● Set exercise
Quote precisely the run of lines opening with the line containing "fine = name" and closing with the line containing "obj.matrix_world = world", and nothing else.

┏━━

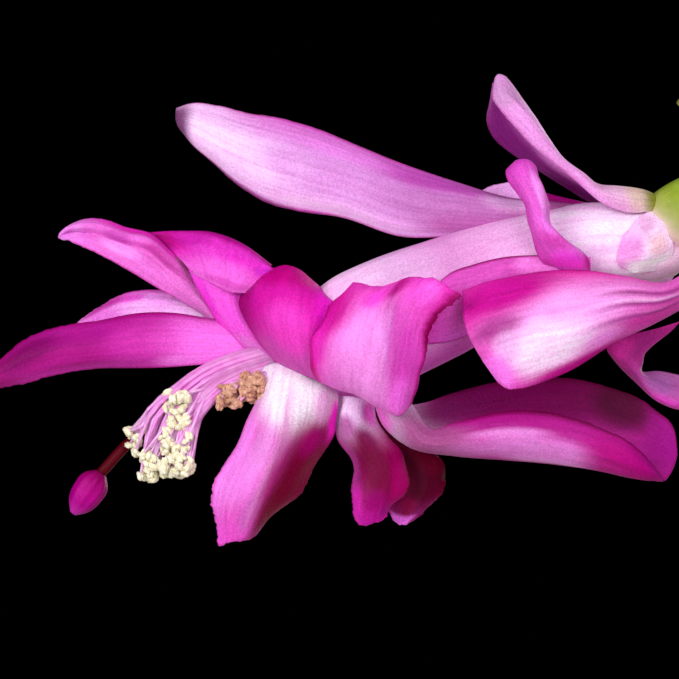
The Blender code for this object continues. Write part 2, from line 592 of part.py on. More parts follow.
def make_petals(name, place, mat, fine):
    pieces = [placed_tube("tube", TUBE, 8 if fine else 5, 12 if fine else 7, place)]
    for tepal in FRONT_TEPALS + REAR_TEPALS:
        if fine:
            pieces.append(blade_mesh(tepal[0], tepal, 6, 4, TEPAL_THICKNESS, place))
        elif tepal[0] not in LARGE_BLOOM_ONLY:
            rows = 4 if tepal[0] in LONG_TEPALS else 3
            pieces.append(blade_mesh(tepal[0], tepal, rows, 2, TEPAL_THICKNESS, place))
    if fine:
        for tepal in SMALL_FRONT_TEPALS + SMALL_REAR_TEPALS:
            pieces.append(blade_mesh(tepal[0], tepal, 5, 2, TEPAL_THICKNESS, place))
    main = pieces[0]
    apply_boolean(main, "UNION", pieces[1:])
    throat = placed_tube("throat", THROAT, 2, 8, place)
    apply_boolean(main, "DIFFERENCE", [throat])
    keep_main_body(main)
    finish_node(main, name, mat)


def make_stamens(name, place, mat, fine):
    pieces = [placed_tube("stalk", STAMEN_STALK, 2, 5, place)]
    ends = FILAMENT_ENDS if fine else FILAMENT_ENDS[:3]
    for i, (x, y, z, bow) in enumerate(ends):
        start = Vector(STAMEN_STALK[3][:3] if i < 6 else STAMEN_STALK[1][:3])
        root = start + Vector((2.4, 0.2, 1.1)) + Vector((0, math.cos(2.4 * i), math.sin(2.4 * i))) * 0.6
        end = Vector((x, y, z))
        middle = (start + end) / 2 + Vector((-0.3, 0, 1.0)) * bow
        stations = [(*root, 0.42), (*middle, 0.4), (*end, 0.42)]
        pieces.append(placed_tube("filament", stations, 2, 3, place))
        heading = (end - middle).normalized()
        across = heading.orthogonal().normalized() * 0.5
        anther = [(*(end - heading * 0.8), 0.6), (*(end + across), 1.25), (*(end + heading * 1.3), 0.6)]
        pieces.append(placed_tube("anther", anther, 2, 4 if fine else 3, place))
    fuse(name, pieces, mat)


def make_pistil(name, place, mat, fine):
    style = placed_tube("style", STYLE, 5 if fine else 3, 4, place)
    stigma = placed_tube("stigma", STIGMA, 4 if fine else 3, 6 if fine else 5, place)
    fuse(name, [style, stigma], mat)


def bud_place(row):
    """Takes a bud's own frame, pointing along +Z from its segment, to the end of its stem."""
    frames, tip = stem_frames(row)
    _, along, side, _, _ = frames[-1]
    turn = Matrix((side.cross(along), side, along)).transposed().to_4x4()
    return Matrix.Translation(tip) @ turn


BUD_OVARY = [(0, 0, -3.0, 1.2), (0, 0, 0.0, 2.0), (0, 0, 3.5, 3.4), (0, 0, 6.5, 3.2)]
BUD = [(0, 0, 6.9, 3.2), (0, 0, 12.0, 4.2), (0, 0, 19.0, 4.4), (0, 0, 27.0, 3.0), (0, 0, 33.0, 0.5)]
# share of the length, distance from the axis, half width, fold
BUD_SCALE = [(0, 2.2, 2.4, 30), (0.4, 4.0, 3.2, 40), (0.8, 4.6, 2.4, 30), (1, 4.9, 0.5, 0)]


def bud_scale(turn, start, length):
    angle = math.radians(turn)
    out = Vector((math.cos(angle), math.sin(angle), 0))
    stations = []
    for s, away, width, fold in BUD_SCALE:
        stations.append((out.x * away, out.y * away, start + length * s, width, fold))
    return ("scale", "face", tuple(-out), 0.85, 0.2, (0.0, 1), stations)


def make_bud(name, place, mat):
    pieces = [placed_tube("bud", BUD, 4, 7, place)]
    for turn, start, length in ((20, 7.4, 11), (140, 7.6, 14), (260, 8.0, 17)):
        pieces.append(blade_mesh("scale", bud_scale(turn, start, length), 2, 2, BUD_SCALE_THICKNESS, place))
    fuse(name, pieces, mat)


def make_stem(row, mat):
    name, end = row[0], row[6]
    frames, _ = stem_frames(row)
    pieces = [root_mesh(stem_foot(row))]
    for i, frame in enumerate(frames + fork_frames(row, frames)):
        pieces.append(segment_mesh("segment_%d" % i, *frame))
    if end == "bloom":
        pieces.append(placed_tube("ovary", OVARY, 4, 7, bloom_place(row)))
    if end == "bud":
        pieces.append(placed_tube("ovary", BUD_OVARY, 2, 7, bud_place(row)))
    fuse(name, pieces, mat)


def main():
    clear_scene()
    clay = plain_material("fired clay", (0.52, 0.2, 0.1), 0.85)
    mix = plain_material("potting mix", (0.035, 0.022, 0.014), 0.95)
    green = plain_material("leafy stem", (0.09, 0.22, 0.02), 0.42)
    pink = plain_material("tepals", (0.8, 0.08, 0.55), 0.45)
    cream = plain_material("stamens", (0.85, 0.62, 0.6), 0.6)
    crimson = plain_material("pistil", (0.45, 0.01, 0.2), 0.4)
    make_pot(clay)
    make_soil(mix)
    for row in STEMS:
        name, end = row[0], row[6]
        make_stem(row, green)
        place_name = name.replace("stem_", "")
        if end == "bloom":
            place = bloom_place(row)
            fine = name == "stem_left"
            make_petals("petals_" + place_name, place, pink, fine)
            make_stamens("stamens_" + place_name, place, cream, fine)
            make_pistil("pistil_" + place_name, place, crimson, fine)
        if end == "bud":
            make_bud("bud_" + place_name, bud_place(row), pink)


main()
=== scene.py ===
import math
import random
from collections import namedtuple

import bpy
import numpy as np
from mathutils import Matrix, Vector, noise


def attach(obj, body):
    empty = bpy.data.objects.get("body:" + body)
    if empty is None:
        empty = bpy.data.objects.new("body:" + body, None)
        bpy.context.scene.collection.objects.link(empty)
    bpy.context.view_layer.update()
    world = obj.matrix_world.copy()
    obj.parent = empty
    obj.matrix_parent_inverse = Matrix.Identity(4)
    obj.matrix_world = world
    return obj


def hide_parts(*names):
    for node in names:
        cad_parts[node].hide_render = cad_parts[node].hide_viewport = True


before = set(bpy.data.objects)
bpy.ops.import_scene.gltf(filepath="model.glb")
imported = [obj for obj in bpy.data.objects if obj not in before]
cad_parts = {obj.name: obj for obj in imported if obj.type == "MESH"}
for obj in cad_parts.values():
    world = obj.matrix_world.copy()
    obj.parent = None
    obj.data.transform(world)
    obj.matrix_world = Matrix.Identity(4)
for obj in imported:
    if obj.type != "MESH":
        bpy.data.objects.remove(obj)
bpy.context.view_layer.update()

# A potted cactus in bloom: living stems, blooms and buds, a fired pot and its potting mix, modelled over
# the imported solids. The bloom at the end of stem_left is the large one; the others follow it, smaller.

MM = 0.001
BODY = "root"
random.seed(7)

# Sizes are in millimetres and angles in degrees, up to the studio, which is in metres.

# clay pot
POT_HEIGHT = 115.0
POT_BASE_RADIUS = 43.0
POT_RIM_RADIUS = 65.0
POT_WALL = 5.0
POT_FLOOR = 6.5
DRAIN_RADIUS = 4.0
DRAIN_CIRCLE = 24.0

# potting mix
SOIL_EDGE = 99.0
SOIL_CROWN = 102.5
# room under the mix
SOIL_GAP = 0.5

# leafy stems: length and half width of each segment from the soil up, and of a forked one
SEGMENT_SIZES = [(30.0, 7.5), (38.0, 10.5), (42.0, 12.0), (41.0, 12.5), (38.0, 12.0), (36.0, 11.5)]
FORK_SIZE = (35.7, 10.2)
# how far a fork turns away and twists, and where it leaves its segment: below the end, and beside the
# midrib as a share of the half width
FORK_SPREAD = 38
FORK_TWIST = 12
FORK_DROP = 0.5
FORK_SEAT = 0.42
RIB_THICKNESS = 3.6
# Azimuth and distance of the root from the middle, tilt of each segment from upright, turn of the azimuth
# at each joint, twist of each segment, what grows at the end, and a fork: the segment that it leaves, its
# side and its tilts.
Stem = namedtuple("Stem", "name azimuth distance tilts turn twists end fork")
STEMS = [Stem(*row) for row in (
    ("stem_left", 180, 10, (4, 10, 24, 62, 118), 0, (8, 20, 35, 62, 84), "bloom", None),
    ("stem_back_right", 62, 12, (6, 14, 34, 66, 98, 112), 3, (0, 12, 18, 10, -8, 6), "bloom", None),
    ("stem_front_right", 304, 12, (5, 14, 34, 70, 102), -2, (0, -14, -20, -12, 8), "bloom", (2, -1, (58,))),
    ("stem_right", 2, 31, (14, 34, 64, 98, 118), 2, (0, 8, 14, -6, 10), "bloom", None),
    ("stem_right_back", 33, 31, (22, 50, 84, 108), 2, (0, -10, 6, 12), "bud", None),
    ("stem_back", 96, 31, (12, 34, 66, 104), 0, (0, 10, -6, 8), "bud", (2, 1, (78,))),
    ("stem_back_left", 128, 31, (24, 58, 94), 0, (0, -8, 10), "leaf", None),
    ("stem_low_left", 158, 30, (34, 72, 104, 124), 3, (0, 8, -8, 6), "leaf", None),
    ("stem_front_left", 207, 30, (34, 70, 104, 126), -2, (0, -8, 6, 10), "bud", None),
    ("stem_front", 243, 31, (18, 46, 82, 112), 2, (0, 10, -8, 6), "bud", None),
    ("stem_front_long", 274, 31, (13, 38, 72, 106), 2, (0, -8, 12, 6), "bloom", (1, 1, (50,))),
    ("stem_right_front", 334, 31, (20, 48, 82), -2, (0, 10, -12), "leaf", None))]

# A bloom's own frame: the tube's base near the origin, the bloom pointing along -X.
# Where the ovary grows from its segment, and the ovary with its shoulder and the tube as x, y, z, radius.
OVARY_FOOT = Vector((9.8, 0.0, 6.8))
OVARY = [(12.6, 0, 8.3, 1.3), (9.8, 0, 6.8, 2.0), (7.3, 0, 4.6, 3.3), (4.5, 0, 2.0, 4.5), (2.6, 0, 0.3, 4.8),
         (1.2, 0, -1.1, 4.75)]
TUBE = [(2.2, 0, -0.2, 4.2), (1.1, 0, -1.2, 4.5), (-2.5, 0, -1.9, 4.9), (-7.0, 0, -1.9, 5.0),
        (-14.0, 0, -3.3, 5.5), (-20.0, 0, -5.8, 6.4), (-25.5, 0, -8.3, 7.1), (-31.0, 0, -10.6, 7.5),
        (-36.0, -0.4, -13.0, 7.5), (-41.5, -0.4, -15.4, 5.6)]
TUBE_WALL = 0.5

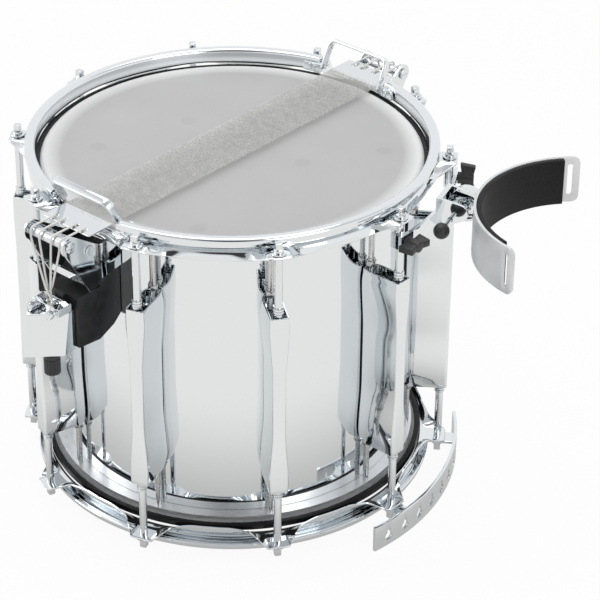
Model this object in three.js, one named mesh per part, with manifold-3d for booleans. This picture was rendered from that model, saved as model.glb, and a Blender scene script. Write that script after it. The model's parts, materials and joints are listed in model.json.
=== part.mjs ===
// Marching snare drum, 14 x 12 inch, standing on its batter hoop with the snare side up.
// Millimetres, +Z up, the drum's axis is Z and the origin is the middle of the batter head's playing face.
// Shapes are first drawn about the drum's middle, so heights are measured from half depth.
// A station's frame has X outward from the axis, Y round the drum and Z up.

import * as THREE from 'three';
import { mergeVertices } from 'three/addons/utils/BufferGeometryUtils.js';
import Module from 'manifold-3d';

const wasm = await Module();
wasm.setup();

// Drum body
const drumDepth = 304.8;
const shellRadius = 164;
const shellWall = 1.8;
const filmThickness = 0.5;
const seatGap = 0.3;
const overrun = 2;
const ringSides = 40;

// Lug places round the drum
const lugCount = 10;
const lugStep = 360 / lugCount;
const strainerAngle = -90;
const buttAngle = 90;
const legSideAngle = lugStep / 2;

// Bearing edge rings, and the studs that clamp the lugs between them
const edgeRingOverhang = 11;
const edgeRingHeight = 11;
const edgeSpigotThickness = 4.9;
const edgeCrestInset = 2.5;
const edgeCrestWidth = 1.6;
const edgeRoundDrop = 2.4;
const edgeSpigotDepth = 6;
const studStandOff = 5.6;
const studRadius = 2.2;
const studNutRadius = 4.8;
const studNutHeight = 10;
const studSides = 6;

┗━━

● Complete answer
            fine = name == "stem_left"
            make_petals("petals_" + place_name, place, pink, fine)
            make_stamens("stamens_" + place_name, place, cream, fine)
            make_pistil("pistil_" + place_name, place, crimson, fine)
        if end == "bud":
            make_bud("bud_" + place_name, bud_place(row), pink)


main()
=== scene.py ===
import math
import random
from collections import namedtuple

import bpy
import numpy as np
from mathutils import Matrix, Vector, noise


def attach(obj, body):
    empty = bpy.data.objects.get("body:" + body)
    if empty is None:
        empty = bpy.data.objects.new("body:" + body, None)
        bpy.context.scene.collection.objects.link(empty)
    bpy.context.view_layer.update()
    world = obj.matrix_world.copy()
    obj.parent = empty
    obj.matrix_parent_inverse = Matrix.Identity(4)
    obj.matrix_world = world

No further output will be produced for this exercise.